Vom Arme-Leute-Essen zum Kultprodukt
Was gefangen wird, wird gegessen - draußen, ohne Schnickschnack: Am
Bootshaus gibt es eine Suppe mit Makrelen, Karotten, Zwiebeln und
Sahne. Anschließend Waffeln, noch heiß vom Eisen, dazu
Erdbeermarmelade oder eine Scheibe Braunkäse.
Der süße karamellartige Molkekäse ist ein norwegisches Kultprodukt.
Früher jedoch war er ein Symbol der Not, handgefertigt aus dem, was
bei der Käseherstellung übrigblieb: Molke und Sahne - für eine Küche,
die mit wenig auskommen musste und den Menschen Improvisation
abverlangte.
Bis weit ins 20. Jahrhundert gehörte Norwegen zu den ärmsten Ländern
Europas. Fleisch war rar, Obst teuer, verwertet wurde alles, was es
gerade gab. Mit den Ölfunden in der Nordsee nach Ende der
1960er-Jahre kamen Wohlstand und Reichtum ins Land. Auch der
Braunkäse machte Karriere und fand den Weg in die Supermärkte, an den
Souvenirständen in Bryggen gibt es ihn in Herzform. 
Frisches Grünzeug ist auch heute noch teuer und der lokale Anbau
schwierig. Sternekoch Christopher Haatuft hat seine eigene Lösung
gefunden. Wenn er Gemüse oder frische Kräuter für sein Restaurant
«Lysverket» haben möchte, steigt er auf Dächer, etwa dem eines
Industriegebäudes im Bergener Stadtteil Kokstad.

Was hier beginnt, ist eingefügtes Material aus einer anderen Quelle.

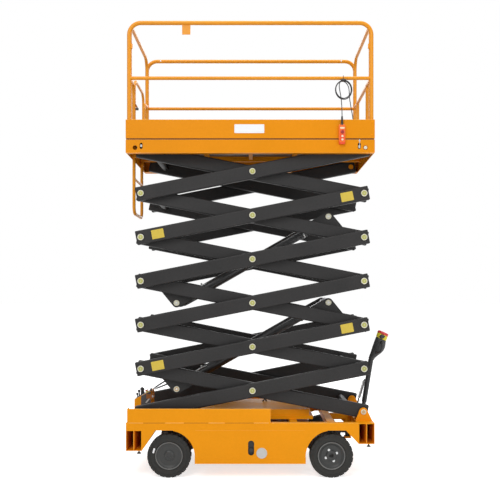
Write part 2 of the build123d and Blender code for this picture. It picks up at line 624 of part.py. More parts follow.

Zwischen Bienenstöcken, Beeten und Regenwassertanks wächst dort auf
knapp 40 Quadratmetern, was er später in der Küche verarbeiten wird:
Salat, Zucchini und andere Sorten, alles in Bioqualität. «Wir haben
hier die besten Meeresfrüchte, aber es gibt nur wenig Ackerland,
Gemüse ist Mangelware, das meiste wird importiert», sagt Haatuft.
Dächer werden zu Gärten
Gemeinsam mit dem Landschaftsgärtner Sigurd Boasson gründete er das
Projekt MatTak - «Essbares Dach». Die Idee: ungenutzte Flächen in
grüne Gärten verwandeln. Gemüseanbau statt Kies, Wildbienen statt
Antennen. Kleine Naturbiotope, die Regenwasser speichern, Lebensraum
für Vögel und Insekten bieten und das Stadtklima verbessern.
Für Christopher Haatuft ist es mehr als eine pragmatische Lösung.
Etwa die Hälfte seines Gemüses stammt inzwischen von den Dächern;
Fisch, Fleisch und Milchprodukte liefern Produzenten aus der Region.
«Neo-Fjord» nennt er seine Küche, inspiriert von der rauen Küste, den
traditionellen Rezepten und der Idee, dem Klimawandel mit Kreativität
zu begegnen.
In einer Stadt, die vom Wasser geprägt ist, von Regen und Meer, zeigt
sich Nachhaltigkeit auch dort, wo sie niemand vermutet. Und schmecken
kann man sie auf dem Teller eben auch.
Tipps, Links, Praktisches:
Reiseziel: Mit rund 290.000 Einwohnern ist Bergen die zweitgrößte
Stadt Norwegens. Sie liegt im Westen des Landes und wird als Tor zu
den Fjorden bezeichnet. Bergen ist unter anderem Ausgangspunkt für
Ausflüge zum Hardangerfjord und Sognefjord, den längsten und
bekanntesten des Landes. 
Beste Reisezeit: Von September bis Januar gibt es viele Regentage,
was die gute Küche nicht schmälert. Die Chancen auf besseres Wetter
stehen ab Mai besser. Im Hochsommer liegen die durchschnittlichen
Tagestemperaturen zwischen 15 Grad und 25 Grad.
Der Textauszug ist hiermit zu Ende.